Through-the-scope transpyloric stent placement improves symptoms and gastric emptying in patients with gastroparesis
03 July 2013 (online)
A 23-year-old woman was evaluated in clinic for diabetic gastroparesis. At the time of our evaluation, she was symptomatic despite a regimen consisting of domperidone, esomeprazole, ondansetron, duloxetine, and promethazine. Previous attempts using erythromycin and metoclopramide were both unsuccessful and limited by side effects. She continued to undergo frequent hospitalization, with four admissions to our facility plus numerous admissions to her local hospital. A 4-hour solid state gastric emptying scintigraphy study revealed only 47 % emptying at 4 hours. Gastric stimulation was declined by her insurance company and she therefore proceeded with transpyloric stent placement ([Fig. 1 a – c]).

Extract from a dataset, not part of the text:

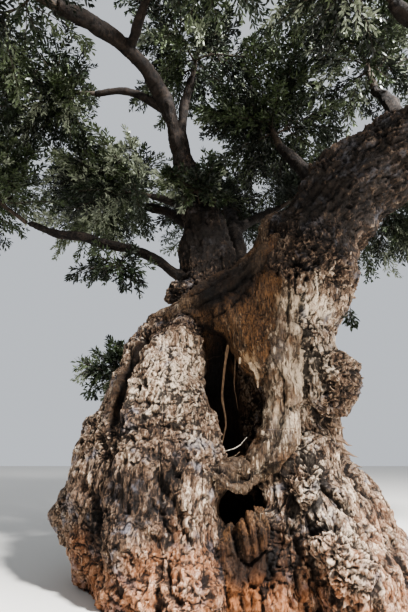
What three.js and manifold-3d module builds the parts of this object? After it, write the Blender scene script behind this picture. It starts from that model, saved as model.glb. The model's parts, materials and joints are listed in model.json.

The patient reported complete resolution of her daily morning nausea and cessation of all vomiting after stent placement. Her repeat 4-hour solid-state gastric scintigraphy, obtained 1 month after stent placement, was normal with 93 % emptying at 4 hours. Approximately 1 month after placement she developed recurrent symptoms in the context of stent migration that resolved after stent removal and replacement. She remains well 115 days after stent placement.
A 15-year-old boy was referred with chronic nausea and vomiting. A 4-hour solid gastric scintigraphy was markedly abnormal and notable with 46 % retention at 4 hours. Trials of erythromycin, metoclopramide, domperidone, and promethazine were unsuccessful. Following discussions, he underwent transpyloric stent placement and immediately noted marked improvement following the procedure. A repeat 4-hour gastric scintigraphy study was markedly improved with normal emptying parameters at 1 and 2 hours and mildly abnormal emptying (11 % retention) at the 4-hour measurement. The patient remains well 122 days after stent placement.
A 45-year-old man was referred for management of idiopathic gastroparesis. His main symptoms included early satiety and chronic nausea. A 90-minute gastric emptying study at another center had reported only 12 % emptying at 90 minutes, with an estimated gastric emptying half-time of over 400 minutes. Previous medical trials of erythromycin, metoclopramide, and domperidone were not successful at sufficiently alleviating his symptoms. He underwent transpyloric stent placement. Subsequently, he had complete symptom resolution and has been able to eat ad lib without nausea or early satiety. A repeat gastric emptying scintigraphy obtained at the same center as the original test was normal and showed 33 % emptying at 60 minutes, 59 % emptying at 90 minutes, and a calculated emptying half-time of 77 minutes. The patient remains asymptomatic 174 days after stent placement.
All placed stents were the double-layered fully-covered Niti-S self-expandable metallic stent (TaeWoong Medical, Seoul, Korea). Our data suggest that transpyloric stent placement improves symptoms associated with impaired gastric emptying as well as intrinsically improving emptying parameters.
Competing interests: Dr Clarke is a consultant for ProStrakan and Wyeth. Dr Khashab is a consultant for Boston Scientific. Dr Kalloo is a founding member, equity holder, and consultant for Apollo Endosurgery. All other authors have no competing interests.